When I was safely ensconced in my bedroom, banging away through prime time and beyond at all sorts of juvenilia [...], my parents would take it in turns to desert their quiz shows and shit-coms in order to peep around the door and check that I wasn't up to no good. (As if!) 'Doing nice typing?' they'd enquire. Typing. It's a wilful misunderstanding, isn't it? [...] Did they really think that any teenage girl, however dim, got into this sort of state over her w.p.m.?[2:1]

For Burchill, her parents' reduction of her learning to write to 'typing' typified the limited career opportunities on offer to working-class school leavers in 1970s Bristol. These amounted to the uninspiring twin options of 'factory worker' or 'office worker'. Her use of a typewriter, therefore, seemed to signify nothing more to her parents than her development of a purely mechanical skill, perhaps with a view to getting a job in a typing pool.

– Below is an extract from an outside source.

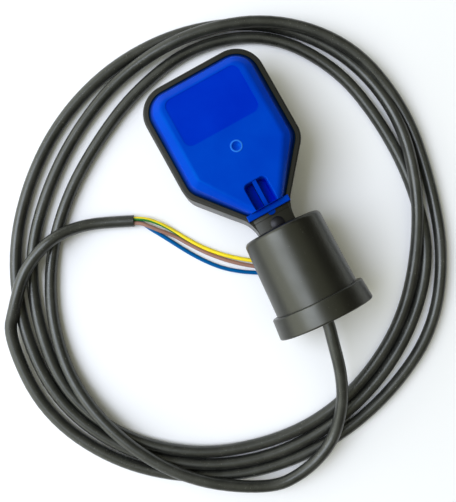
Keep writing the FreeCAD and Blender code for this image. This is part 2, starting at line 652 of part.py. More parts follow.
def switch_parts():
    """Every piece of the float and the counterweight, drawn along the float's axis."""
    carrier_top = carrier_low() + CARRIER_THICKNESS
    clamp_places = [(x, sum(CLAMP_Y) / 2) for x in (-7.6, 7.6)]
    switch_places = [(x, SWITCH_SCREW_Y) for x in (-SWITCH_SCREW_X, SWITCH_SCREW_X)]
    parts = {
        "housing_body": housing_body(),
        "cover": cover(),
        "cover_seal": cover_seal(),
        "neck_plug": neck_plug(),
        "cable_gland": cable_gland(),
        "cable_clamp": cable_clamp(),
        "clamp_screws": screws(clamp_places, 5.6, 12.0),
        "switch_carrier": switch_carrier(),
        "carrier_screws": screws(CARRIER_SCREWS, carrier_top, 8.0),
        "cage_cover": cage_cover(),
        "microswitch_body": microswitch_body(),
        "switch_screws": screws(switch_places, SWITCH_HALF_THICKNESS, 12.0),
        "lever_pin": lever_pin(),
        "switch_lever": switch_lever(),
        "switch_plunger": switch_plunger(),
        "steel_ball": steel_ball(),
        "weight_jacket": weight_jacket(),
        "weight_slug": weight_slug(),
        "weight_cap": weight_cap(),
        "cable_grip": cable_grip(),
        "cable_inner": cable_inner(),
    }
    askew = FreeCAD.Placement(vec(*WEIGHT_SPOT), FreeCAD.Rotation(vec(0, 0, 1), WEIGHT_TURN))
    for name in ("weight_jacket", "weight_slug", "weight_cap"):
        parts[name].Placement = askew
    for core in CORE_OFFSETS:
        parts["terminal_" + core] = terminal(core)
        parts["inner_core_" + core] = inner_core(core)
    return parts


def lead_parts(first_points):
    """The lead outside the counterweight, as it lies, from its first two points."""
    parts = {
        "cable_lead": tube("cable_lead", first_points + LEAD_ROUTE, CABLE_R),
        "cable_coil": cable_coil(),
        "cable_tail": tube("cable_tail", TAIL_ROUTE, CABLE_R),
    }
    for core, route in CORE_ROUTES.items():
        name = "core_" + core
        parts[name] = tube(name, core_exit(core) + route, CORE_R)
    return parts


def laid_down(tilt, parts):
    """The placement that sets the switch on the surface, centred over the origin."""
    turn = FreeCAD.Placement(vec(0, 0, 0), FreeCAD.Rotation(vec(1, 0, 0), -tilt))
    bounds = FreeCAD.BoundBox()
    for name in ("housing_body", "cover", "weight_jacket", "weight_cap"):
        shape = parts[name].copy()
        shape.Placement = turn.multiply(shape.Placement)
        bounds.add(shape.optimalBoundingBox(False))
    shift = vec(0, -bounds.Center.y, -bounds.ZMin)
    return FreeCAD.Placement(shift, turn.Rotation)


def main():
    os.makedirs("parts", exist_ok=True)
    tilt = rest_tilt()
    parts = switch_parts()
    place = laid_down(tilt, parts)
    for name, shape in parts.items():
        shape.Placement = place.multiply(shape.Placement)
    first_points = [tuple(place.multVec(vec(0, y, 0))) for y in (STRAIGHT_END, LEAD_BEND_Y)]
    parts.update(lead_parts(first_points))
    for name, shape in parts.items():
        if not shape.isValid():
            print("not valid:", name)
        shape.exportStep("parts/%s.step" % name)
        b = shape.BoundBox
        print("%-26s solids %d  x %.1f %.1f  y %.1f %.1f  z %.1f %.1f  cm3 %.2f"
              % (name, len(shape.Solids), b.XMin, b.XMax, b.YMin, b.YMax, b.ZMin, b.ZMax,
                 shape.Volume / 1000))
    print("tilt %.3f degrees" % tilt)
    for label, point in (("switch zero", vec(0, 0, 0)), ("lever pivot", vec(*PIVOT)),
                         ("cable end", vec(0, STRAIGHT_END, 0)),
                         ("lead bend", vec(0, LEAD_BEND_Y, 0))):
        print(label, place.multVec(point))
    for label, axis in (("along float", vec(0, 1, 0)), ("lever axis", vec(0, 0, 1))):
        print(label, place.Rotation.multVec(axis))


main()
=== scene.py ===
import math

import bpy
import bmesh
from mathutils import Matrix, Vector


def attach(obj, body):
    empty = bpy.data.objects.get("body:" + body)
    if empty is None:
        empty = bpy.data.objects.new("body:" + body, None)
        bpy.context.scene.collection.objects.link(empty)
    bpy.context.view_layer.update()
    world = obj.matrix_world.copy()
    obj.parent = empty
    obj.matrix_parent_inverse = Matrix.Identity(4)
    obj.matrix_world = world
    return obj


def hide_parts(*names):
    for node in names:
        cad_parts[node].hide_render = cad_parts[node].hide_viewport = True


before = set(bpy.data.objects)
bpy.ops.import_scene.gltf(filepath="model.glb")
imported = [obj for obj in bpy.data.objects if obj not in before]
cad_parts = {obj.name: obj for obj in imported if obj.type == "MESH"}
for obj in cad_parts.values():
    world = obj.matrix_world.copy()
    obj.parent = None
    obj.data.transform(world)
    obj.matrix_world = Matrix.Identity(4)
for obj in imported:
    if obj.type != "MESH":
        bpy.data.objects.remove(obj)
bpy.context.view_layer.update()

# Float level switch: the cable, its cores, the crown of the neck, the materials, the
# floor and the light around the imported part. Everything is in the frame of that part:
# +Y along the float to its wide end, +Z up, the origin on the surface under the middle
# of float and weight. Lengths are in metres where a comment doesn't say millimetres.

MM = 0.001

# Camera: straight down, over a point beside the counterweight's inner end
CAMERA_SPOT = (-0.0337, -0.0203)
CAMERA_HEIGHT = 0.430
CAMERA_TURN = math.radians(29.0)
LENS = 46.2

# Cable and cores: thicknesses, length, steps of a spline between two control points,
# steps of its round section, and the height in millimetres of a cable that lies flat
CABLE_D = 7.8 * MM
CORE_D = 2.6 * MM
SPLINE_STEPS = 8
BEVEL_STEPS = 5
FLOOR_Z = 3.9

# Route of the cable's middle as it lies, in millimetres: out of the counterweight,
# down over the coil, and at the other end up over the coil and in to the sheath's end
LEAD_ROUTE = [(0.0, -71.2, 30.5), (0.0, -85.8, 31.4), (-4.1, -101.5, 31.2),
              (-8.5, -120.4, 27.2), (-15.2, -137.8, 20.6), (-25.9, -153.0, 14.4),
              (-38.2, -163.3, 11.9), (-59.3, -170.3, 11.0)]
TAIL_ROUTE = [(-172.7, 15.3, 11.0), (-158.3, 30.0, 13.0), (-143.6, 38.2, 12.5),
              (-128.5, 42.1, 12.3), (-113.6, 41.8, 7.0), (-97.2, 36.6, 3.9),
              (-78.4, 27.2, 3.9)]

# Routes of the cores after their straight exit, in millimetres
CORE_ROUTES = {
    "yellow_green": [(-69.3, 23.1, 4.2), (-63.9, 16.8, 2.8), (-59.1, 9.5, 1.3),
                     (-54.5, 1.2, 1.3), (-48.7, -8.0, 1.3), (-40.9, -17.7, 1.3),
                     (-31.1, -27.2, 1.3), (-20.3, -35.4, 1.3), (-10.5, -43.4, 1.3)],
    "brown": [(-71.6, 19.6, 4.6), (-66.5, 13.3, 3.9), (-60.0, 5.9, 1.6),
              (-54.2, -3.8, 1.3), (-46.8, -14.6, 1.3), (-38.0, -24.9, 1.3),
              (-28.2, -33.9, 1.3), (-17.9, -41.7, 1.3), (-8.6, -48.9, 1.3)],
    "blue": [(-72.1, 18.4, 1.5), (-68.0, 11.5, 1.3), (-63.1, 2.6, 1.3),
             (-58.1, -6.6, 1.3), (-51.4, -17.4, 1.3), (-42.6, -28.4, 1.3),
             (-31.8, -37.4, 1.3), (-20.0, -44.6, 1.3), (-9.7, -52.9, 1.3)],
}

# Each core's place in the sheath's end (to the side, up), how far inside the sheath it
# starts, and its straight run out of it, in millimetres
CORE_OFFSETS = {"yellow_green": (1.38, 0.8), "brown": (-1.38, 0.8), "blue": (0.0, -1.59)}
CORE_SUNK = 0.6
CORE_EXIT_LENGTH = 4.0

# Green stripe on the earth core: the sides of the tube, the stripe's share of them, and
# the stripe's start and its turn per metre
STRIPE_SIDES = 20
STRIPE_SHARE = 0.35
STRIPE_START = math.radians(-22.0)
STRIPE_TWIST = math.radians(-1500.0)

# Coil, in millimetres and degrees: its centre, the first station's angle and the step
# to the next, clockwise from above; the cable's distance from the centre at each
# station, the first alone and then a row for each half turn; and its height at the
# stations where it doesn't lie on the floor
COIL_CENTRE = (-34.2, -23.8)
COIL_FIRST_ANGLE = 251.0
STATION_STEP = 20.0
COIL_RADII = [
    152.0,
    146.0, 138.0, 132.0, 124.0, 117.0, 113.0, 114.0, 124.0, 139.5,
    147.5, 141.0, 131.0, 128.0, 130.0, 127.5, 127.0, 129.5, 134.5,
    139.5, 145.0, 147.5, 143.5, 141.5, 140.0, 142.5, 146.5, 151.0,
    155.0, 152.5, 142.5, 127.5, 121.0, 119.5, 119.0, 122.0, 125.0,
    131.5, 137.5, 140.0, 133.5, 130.5, 127.0, 129.5, 138.0, 145.5,
    155.0, 157.0, 148.8, 139.2, 139.4, 141.0, 137.5, 138.0, 142.0,
    147.5, 154.0, 158.5, 153.0,
]
COIL_HEIGHTS = {0: 10.0, 1: 12.6, 2: 12.0, 3: 7.2,
                30: 7.5, 31: 14.0, 32: 6.5,
                44: 5.5, 45: 13.0, 46: 12.6, 47: 10.8, 48: 5.0,
                58: 6.0}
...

Their 'wilful misunderstanding' of their daughter's enthusiasm stemmed from the perception that typing was a more likely career option than writing.

Burchill's parents' focus on the mechanics of her writing echoes Truman Capote's pejorative epigram directed at peers whose work he disliked: 'That's not writing, that's typing.'

An investigation by the Quote Investigator website uncovers several variants directly attributed to Capote,[3] the earliest from an interview in the Spring-Summer 1957 edition of The Paris Review:

[...] they're not writers. They're typists. Sweaty typists blacking up pounds of bond with formless, eyeless, earless messages.[4]

Capote shifts rhetorical emphasis in this quotation to suggest that the vacuous activity of the targets of his ire is 'blacking up pounds of bond'.

George Orwell[5] applies a similar interpretation when describing the work of the pigs in Animal Farm:

[…] the pigs had to expend enormous labours every day upon mysterious things called 'files', 'reports', 'minutes', and 'memoranda'. These were large sheets of paper which had to be closely covered with writing, and as soon as they were so covered, they were burnt in the furnace. This was of the highest importance for the welfare of the farm […][5:1]

'Typing', 'blacking up pounds of bond', and 'large sheets of paper which had to be closely covered with writing' have a reductive online equivalent in the ubiquitous term 'content'.

It implies that data centres need something to get them humming, and any old 'content' will do.

Indifference to the nature of the internet's substance aligns with Marshall McLuhan's insistence on the unimportance of 'content' when considering a medium's impact.

In his best-known work, McLuhan[6] writes:

[...] the personal and social consequences of any medium — that is, of any extension of ourselves — result from the new scale that is introduced into our affairs by each extension of ourselves, or by any new technology.[6:1]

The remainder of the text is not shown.